When I go in to the kitchen Chester is lying relaxed in a beam of sunshine coming through the french doors. We’ve met before, so we’re cool. He gets up, stretches and comes over to greet me, then moves to the fridge freezer and looks up. I find the instructions: it’s okay to give him the ball on top of the freezer. He can be taken out without a lead. His food is in a bag in the back hall. Right. I find the ball on the cluttered surface, Chester getting all buzzed up in expectation. It’s a manky, rubber, multicoloured thing, a large chunk already missing, and I wonder if many toxins were used in its manufacture as more and more I see goods tagged, truthfully I hope – ‘toxin free’. Mmm! “Right Chester, there you go” and I scoot the ball across the floor. As it dashes for cover under the sink, Chester pounces, and within seconds, to my horror, he has shredded it into dust-like particles that are all over the floor, in his coat, in his muzzle. Chester is a winning little creature. He’s a blond, wire-haired terrier with, strangely, a pug-like face. Even at the best of times his breathing can be strained, his snaffling quite alarming now, with several thousand toxic particles of shredded, coloured rubber up his nose. I put fresh water in his bowl but he’s not interested, so fresh air the next best thing, I click on his harness, and we go outside. He sets off at a brisk pace, the momentum growing, the lead straining as we head down to the main road. Not having power-walked ever in my life, half an hour is enough and we’re back. Chester slurps his water, gets his treat, settles down, and I promise to be back at dusk.
The evening light is almost gone, and the scents and sounds that assail Chester are his alone, and have every nerve in his body strained, alert. He darts from left to right, jumps onto walls, burrows between crevices, as if unknown voices are calling, taunting: “Catch me if you can”. I hold the lead tighter, fearful now that should the clasp of his harness snap, he will take off like a rocket, tear across the roads, the fields, the hills and hollows and be next spotted swimming with dolphins off the Aran Islands. Safely inside I get his bag of food.
Years ago a trip to the vet would see a few lone bags of specialized dog food in a corner. Now the array is overwhelming, and mostly presented in hugely shiny, environmentally-unfriendly packaging. There’s food for big dogs, small dogs, young dogs, old dogs. There’s performance puppy and large breed puppy. There are dogs that need to put on weight and dogs that need to lose weight. Dogs with allergies, itches, arthritis, rashes, dogs who are nervous, dogs who are boisterous and need to be calmed, dogs who need more protein, less protein, dogs who can’t eat wheat, and on it goes. All packed with vitamins and minerals and antioxidants and omegas and calcium and lean proteins even! And all given wonderful names.
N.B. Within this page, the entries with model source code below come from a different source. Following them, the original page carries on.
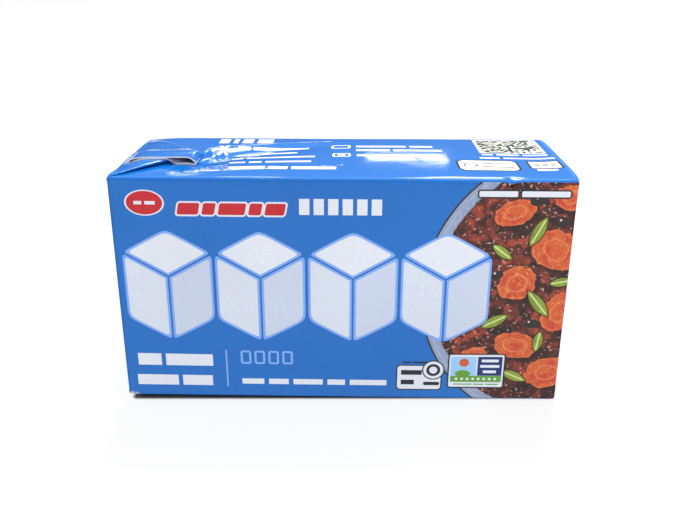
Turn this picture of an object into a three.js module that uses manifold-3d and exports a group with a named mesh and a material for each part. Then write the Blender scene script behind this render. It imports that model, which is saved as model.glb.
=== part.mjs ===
// A shut drink-style carton of tofu, a brick folded from one laminate tube, lying on its long narrow side.
// Millimetres: X runs along the pack, Y from the front wide face to the back one, Z up.
import * as THREE from 'three';
import { mergeVertices } from 'three/addons/utils/BufferGeometryUtils.js';
import Module from 'manifold-3d';

// Driving dimensions of the folded pack.
const packLength = 117.5;
const packDepth = 41.3;
const packWidth = 63;
const foldRadius = 1.6;
const doubledPaper = 0.85;

// Where a sealed end is flattened to a triangle, the ear is half as high as its base is wide.
const earHeight = packDepth / 2;
const earInset = 0.3;

// The sealed fin across each end, folded down towards the front.
const finWidth = 8.2;
const finFold = -1;
const finEnd = earHeight + 0.5;
const finEndRadius = 1.5;

// The lengthwise overlap on the back.
const seamWidth = 8;
const seamStep = 0.4;

// How far the full pack swells, and how far the filled side sinks onto the table.
const wideSwell = 0.9;
const narrowSwell = 0.5;
const endSwell = 0.5;
const restSwell = 1.4;

// The valley pressed into the upper narrow side, from the ear's tip towards the middle.
const valleyDepth = 2.2;
const valleyStart = new THREE.Vector2(-37.5, -3);
const valleyStop = new THREE.Vector2(2, 6);
const valleyHalfWidth = 11.5;
const valleyRunUp = 5;

// The folded ear and fin under the left end lift it by this much above the other end's edge.
const leanAngle = Math.atan(2 * doubledPaper / packLength);

// How finely each face is divided.
const foldSteps = 2;
const lengthSteps = 38;
const depthSteps = 18;
const widthSteps = 12;

const half = new THREE.Vector3(packLength, packDepth, packWidth).multiplyScalar(0.5);
const wasm = await Module();
wasm.setup();

function toSolid(geometry) {
  geometry.deleteAttribute('normal');
  geometry.deleteAttribute('uv');
  const merged = mergeVertices(geometry, 1e-4);
  return new wasm.Manifold(new wasm.Mesh({
    numProp: 3,
    vertProperties: merged.attributes.position.array,
    triVerts: Uint32Array.from(merged.index.array),
  }));
}

function toGeometry(solid) {
  const mesh = solid.getMesh();
  const geometry = new THREE.BufferGeometry();
  geometry.setAttribute('position', new THREE.BufferAttribute(mesh.vertProperties, 3));
  geometry.setIndex(new THREE.BufferAttribute(mesh.triVerts, 1));
  return geometry;
}

// A grid line of a face from -1 to 1 goes to its place: close together round a fold, even between the folds.
function gridPlace(along, steps, reach) {
  const fromEdge = Math.round((1 - Math.abs(along)) * steps / 2);
  const flat = reach - foldRadius;
  if (fromEdge < foldSteps) {
    const turn = Math.PI / 4 * (foldSteps - fromEdge) / foldSteps;
    return Math.sign(along) * (flat + foldRadius * Math.tan(turn));
  }
  return along * flat / (1 - 2 * foldSteps / steps);
}

function dome(a, b) {
  return Math.max(0, 1 - a * a) * Math.max(0, 1 - b * b);
}

// Depth of the valley below the upper narrow side: round across between two creases, dying out along its run.
function valley(x, y) {
  const run = valleyStop.clone().sub(valleyStart);
  const along = (x - valleyStart.x) / run.x;
  const across = (y - valleyStart.y - along * run.y) / valleyHalfWidth;
  if (along > 1 || Math.abs(across) > 1) return 0;
  const fade = along < 0 ? 1 + (x - valleyStart.x) / valleyRunUp : (1 - along) ** 1.3;
  return valleyDepth * Math.max(0, fade) * (1 - across * across);
}

// The brick with rounded folds and swollen faces; `grow` lays its faces further out, as one more layer.
function brick(grow, pressed = false) {
  const reach = half.clone().add(grow);
  const geometry = new THREE.BoxGeometry(2, 2, 2, lengthSteps, depthSteps, widthSteps);
  const place = geometry.attributes.position;
  const point = new THREE.Vector3();
  const core = reach.clone().subScalar(foldRadius);
  for (let i = 0; i < place.count; i++) {
    point.set(
      gridPlace(place.getX(i), lengthSteps, reach.x),
      gridPlace(place.getY(i), depthSteps, reach.y),
      gridPlace(place.getZ(i), widthSteps, reach.z),
    );
    const inner = point.clone().clamp(core.clone().negate(), core);
    point.sub(inner).setLength(foldRadius).add(inner);
    const x = point.x / reach.x;
    const y = point.y / reach.y;
    const z = point.z / reach.z;
    const upper = z > 0 ? narrowSwell * dome(x, y) : restSwell * dome(x, y);
    point.x += x * endSwell * dome(y, z);
    point.y += y * wideSwell * dome(x, z);
    point.z += z * upper;
    if (pressed && z > 0) point.z -= z * valley(point.x, point.y);
    place.setXYZ(i, point.x, point.y, point.z);
  }
  return toSolid(geometry);
}

function outline(corners) {
  return new THREE.Shape(corners.map(([a, b]) => new THREE.Vector2(a, b)));
}

function slab(lowX, highX, lowY, highY, lowZ, highZ) {
  const geometry = new THREE.BoxGeometry(highX - lowX, highY - lowY, highZ - lowZ);
  geometry.translate((lowX + highX) / 2, (lowY + highY) / 2, (lowZ + highZ) / 2);
  return toSolid(geometry);
}

// Left end: the panel over the end runs on into a triangular ear above and one below.
function foldedOutEars() {
  const base = half.y - earInset;
  const triangle = outline([[-half.x - 5, -base - 5], [-half.x + earHeight, 0], [-half.x - 5, base + 5]]);
  const prism = new THREE.ExtrudeGeometry(triangle, { depth: 2 * packWidth, bevelEnabled: false });
  prism.translate(0, 0, -packWidth);
  const within = slab(-packLength, 0, -base, base, -packWidth, packWidth);
  return brick(new THREE.Vector3(0.15, 0, doubledPaper)).intersect(toSolid(prism)).intersect(within);
}

// Left end: the fin crosses the end and both ears, and closes in a round loop at each ear's tip.
function foldedOutFin() {
  const tip = -half.x + finEnd;
  const top = half.z + 2 * doubledPaper;
  const profile = new THREE.Shape();
  profile.moveTo(-packLength, -top - 5);
  profile.lineTo(tip - finEndRadius, -top - 5);
  profile.lineTo(tip - finEndRadius, -top);
  profile.absarc(tip - finEndRadius, -top + finEndRadius, finEndRadius, -Math.PI / 2, 0);
  profile.absarc(tip - finEndRadius, top - finEndRadius, finEndRadius, 0, Math.PI / 2);
  profile.lineTo(tip - finEndRadius, top + 5);
  profile.lineTo(-packLength, top + 5);
  profile.closePath();
  const band = new THREE.ExtrudeGeometry(profile, { depth: finWidth, bevelEnabled: false, curveSegments: 5 });
  band.rotateX(Math.PI / 2);
  band.translate(0, finFold, 0);
  return brick(new THREE.Vector3(1, 0, 2 * doubledPaper)).intersect(toSolid(band));
}

// Right end: the fin lies flat and the two ears fold in over it, so only its middle shows.
function foldedInEnd() {
  const start = half.x - 0.8;
  const base = half.y - earInset;
  const shapes = [1, -1].map((side) => {
    const triangle = outline([
      [-base, side * (half.z + 5)],
      [-base, side * (half.z - earInset)],
      [0, side * (half.z - earHeight)],
      [base, side * (half.z - earInset)],
      [base, side * (half.z + 5)],
    ]);
    const prism = new THREE.ExtrudeGeometry(triangle, { depth: 5, bevelEnabled: false });
    prism.applyMatrix4(new THREE.Matrix4().makeBasis(
      new THREE.Vector3(0, 1, 0), new THREE.Vector3(0, 0, 1), new THREE.Vector3(1, 0, 0),
    ));
    prism.translate(start, 0, 0);
    return toSolid(prism);
  });
  const finTop = half.z - earHeight / 2;
  const fin = slab(start, packLength, finFold - finWidth, finFold, -finTop, finTop);
  const ears = brick(new THREE.Vector3(doubledPaper, 0, 0.1)).intersect(shapes[0].add(shapes[1]));
  return ears.add(brick(new THREE.Vector3(doubledPaper * 0.8, 0, 0)).intersect(fin));
}

function lengthwiseSeam() {
  const reach = half.x - 1;
  const strip = slab(-reach, reach, 0, packDepth, -seamWidth / 2, seamWidth / 2);
  return brick(new THREE.Vector3(0, seamStep, 0)).intersect(strip);
}

// The pack leans on the ear under its left end and settles on the table.
function restingPack() {
  const pack = brick(new THREE.Vector3(), true)
    .add(foldedOutEars())
    .add(foldedOutFin())
    .add(foldedInEnd())
    .add(lengthwiseSeam());
  const leaning = toGeometry(pack);
  leaning.rotateY(leanAngle);
  leaning.translate(0, 0, half.z * Math.cos(leanAngle) + half.x * Math.sin(leanAngle));
  const table = slab(-packLength, packLength, -packLength, packLength, -packLength, 0);
  const geometry = toGeometry(toSolid(leaning).subtract(table));
  geometry.computeBoundingBox();
  const box = geometry.boundingBox;
  geometry.translate(-(box.min.x + box.max.x) / 2, -(box.min.y + box.max.y) / 2, 0);
  return geometry;
}

const laminate = new THREE.MeshStandardMaterial({ color: 0x3a74c4, roughness: 0.3, metalness: 0 });
const carton = new THREE.Mesh(restingPack(), laminate);
carton.name = 'carton';

const tofuCarton = new THREE.Group();
tofuCarton.add(carton);

export default tofuCarton;
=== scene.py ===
import math

import bpy
import numpy as np
from mathutils import Matrix, Vector


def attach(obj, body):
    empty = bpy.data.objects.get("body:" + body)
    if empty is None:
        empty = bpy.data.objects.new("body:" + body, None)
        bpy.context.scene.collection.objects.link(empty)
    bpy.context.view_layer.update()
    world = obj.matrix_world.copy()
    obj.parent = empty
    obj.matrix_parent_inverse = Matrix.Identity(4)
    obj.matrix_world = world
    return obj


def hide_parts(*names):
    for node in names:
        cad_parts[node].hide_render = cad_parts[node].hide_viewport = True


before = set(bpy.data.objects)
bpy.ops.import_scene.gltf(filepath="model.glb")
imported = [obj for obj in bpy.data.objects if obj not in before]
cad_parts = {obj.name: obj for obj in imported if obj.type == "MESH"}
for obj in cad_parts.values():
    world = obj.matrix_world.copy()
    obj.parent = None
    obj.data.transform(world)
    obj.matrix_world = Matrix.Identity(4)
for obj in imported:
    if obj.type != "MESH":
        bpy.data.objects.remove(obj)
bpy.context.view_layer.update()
mm = 0.001

# The pack is modelled in millimetres about its own middle, then leaned and set down on the table.
pack = {
    "length": 117.5,
    "depth": 41.3,
    "width": 63.0,
    "foldRadius": 0.8,
    "lean": math.atan(1.7 / 117.5),  # the folded ear under the left end lifts it
    "middle": (0.08, -0.2, 32.35),
}
halfX, halfY, halfZ = pack["length"] / 2, pack["depth"] / 2, pack["width"] / 2
foldRadius = pack["foldRadius"]
foldRun = foldRadius * math.pi / 2
earReach = halfY  # a flattened ear is half as high as its base is wide
settle = (
    Matrix.Translation([mm * part for part in pack["middle"]])
    @ Matrix.Rotation(pack["lean"], 4, "Y")
    @ Matrix.Scale(mm, 4)
)

shot = {
    "place": (0.00370, -0.1951, 0.1177),
    "elevation": 19.532,
    "azimuth": 1.098,
    "roll": -0.640,
    "focalPixels": 736.4,
    "imageWidth": 683,
    "imageHeight": 512,
    "axisRow": 209.5,  # the image row that the lens axis meets
    "sensor": 36.0,
}


def addCamera():
    lens = bpy.data.cameras.new("camera")
    lens.sensor_width = shot["sensor"]
    lens.lens = shot["focalPixels"] / shot["imageWidth"] * shot["sensor"]
    lens.shift_y = (shot["axisRow"] - shot["imageHeight"] / 2) / shot["imageWidth"]
    lens.clip_start = 0.01
    camera = bpy.data.objects.new("camera", lens)
    bpy.context.scene.collection.objects.link(camera)
    camera.matrix_world = (
        Matrix.Translation(shot["place"])
        @ Matrix.Rotation(math.radians(shot["azimuth"]), 4, "Z")
        @ Matrix.Rotation(math.radians(90 - shot["elevation"]), 4, "X")
        @ Matrix.Rotation(math.radians(shot["roll"]), 4, "Z")
    )
    bpy.context.scene.camera = camera


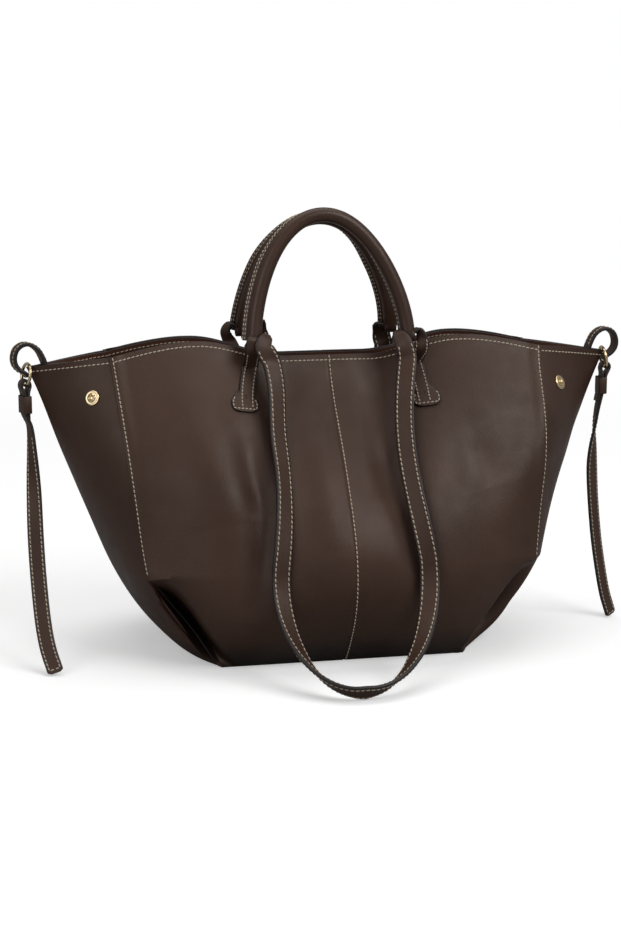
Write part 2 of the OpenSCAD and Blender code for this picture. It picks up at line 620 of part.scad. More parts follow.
keeper(-1, left_ring_yaw);  // left_tie_keeper
keeper(1, right_ring_yaw);  // right_tie_keeper
snap_sockets();
snap_studs();
snap_caps();
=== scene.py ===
import bpy
import numpy as np
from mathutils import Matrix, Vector, noise


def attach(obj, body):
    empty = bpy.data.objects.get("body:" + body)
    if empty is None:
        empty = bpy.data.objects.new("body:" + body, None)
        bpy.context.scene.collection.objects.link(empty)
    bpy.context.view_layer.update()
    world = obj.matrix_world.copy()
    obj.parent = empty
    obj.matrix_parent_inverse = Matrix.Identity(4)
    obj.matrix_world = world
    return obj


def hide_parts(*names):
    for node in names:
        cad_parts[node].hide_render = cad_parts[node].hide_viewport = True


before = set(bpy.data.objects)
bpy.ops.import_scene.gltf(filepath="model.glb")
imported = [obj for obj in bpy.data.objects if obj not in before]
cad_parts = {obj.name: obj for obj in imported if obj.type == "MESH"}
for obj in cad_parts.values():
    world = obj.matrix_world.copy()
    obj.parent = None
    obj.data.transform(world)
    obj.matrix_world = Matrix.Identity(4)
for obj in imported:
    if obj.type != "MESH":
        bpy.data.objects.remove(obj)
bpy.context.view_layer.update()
MM = 0.001

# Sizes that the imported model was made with
RIM_W, RIM_MID_Z, RIM_HUMP_Z, RIM_TIP_Z, RIM_MID_Y = 490, 241.5, 256, 236, 14
SEAM_TOP_X, SEAM_TOP_Y = 178, 25
SEAM_END_X, SEAM_END_Y, SEAM_END_Z = 158, 84, 78
BELLY, WING_BELLY, TUCK_DEPTH = 64, 37, 24
BASE_W, BASE_D = 200, 156
LEATHER_T, LINING_T = 1.6, 0.9
FACING_T = 1.2
ROOT_X, ROOT_Y, ROOT_Z = 64, 30, 258
HANDLE_RISE, HANDLE_R, HANDLE_SWAY, HANDLE_RAKE, NECK_L = 99, 6, 3.5, 6, 8
FRONT_LEAN, BACK_LEAN = 10, 17
STRAP_W, STRAP_T, STRAP_REACH = 16, 3, 186
FOOT_Z = 202
TIE_W, TIE_T = 13, 2.2
RING_MID_R, RING_WIRE, RING_LEAN, RING_IN, RING_DOWN = 8.65, 2.7, 10, 0.5, 5.5
LEFT_RING_YAW, RIGHT_RING_YAW = 18, -3
SNAP_ACROSS, SNAP_UP = 0.31, 0.885

# Sizes of the looks alone
LAYER_GAP = 0.15
STITCH_PITCH, SHORT_PITCH, SIDE_INSET = 3.6, 3.2, 2.3
# How far the painted shade in creases and recesses reaches, in millimetres
PAINTED_SHADE_REACH = 35
LINING_DEPTH = LEATHER_T + LAYER_GAP
FACING_DEPTH = LINING_DEPTH + LINING_T + LAYER_GAP


# Small helpers
def mix(a, b, t):
    return a + (b - a) * t


def smooth(x):
    c = np.clip(x, 0, 1)
    return c * c * (3 - 2 * c)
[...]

I place the assigned amount of food in Chester’s bowl and he tucks in. I return the shiny bag to the hall and am about to leave when a thought strikes me. I pick up the bag and check, and there in large letters ‘Advanced Fitness’! Recently I called in on Polly, a lovely rescue dog, a sort of small dingo-greyhound cross. As always she is either curled up in her basket or stretched out happily on the sofa, her limbs and coat toned and glistening, her eyes bright after her walk. Her owner that day was concerned as the local shop had temporaily run out of her food and Polly and co. were about to go on holidays. “What’s she on?” I ask. “Well”, she says rather sheepishly, “It’s called ‘Working Dog’”. Way to go Polly, though I have to say I think ‘Early Retirement’ might be a little more apt, very early. Perhaps even as I write, the scientists are already mixing the ingredients for that one.
I find the picture today that I had cut out from the Telegraph Magazine of November 6th to send to David. It depicts a man, standing on a high rocky outcrop, looking into the distance, surrounded by his 7 beautiful dogs. I immediately assumed it was Afghanistan. It was not. It was Italy, the Amalfi coast. The man, Gianni Menichetti, has been living in a wild canyon in the area for over 30 years. He is a fighter, a fighter for the environment, fighting to keep this undisturbed area out of the developers’ hands. The photographer is Carlo Bevilacqua, the photograph, stunning. He was shortlisted for the Taylor Wessing Photographic Portrait Prize at the National Portrait Gallery. I wonder if he won. And if he did, I do hope that 100,000 people don’t descend all of a sudden on the wild canyon to meet Gianni and his dogs, destroying his solitude and his peace of mind, upsetting his dogs and trampling underfoot the myriad inhabitants that live beneath us, on and under the skin of the planet.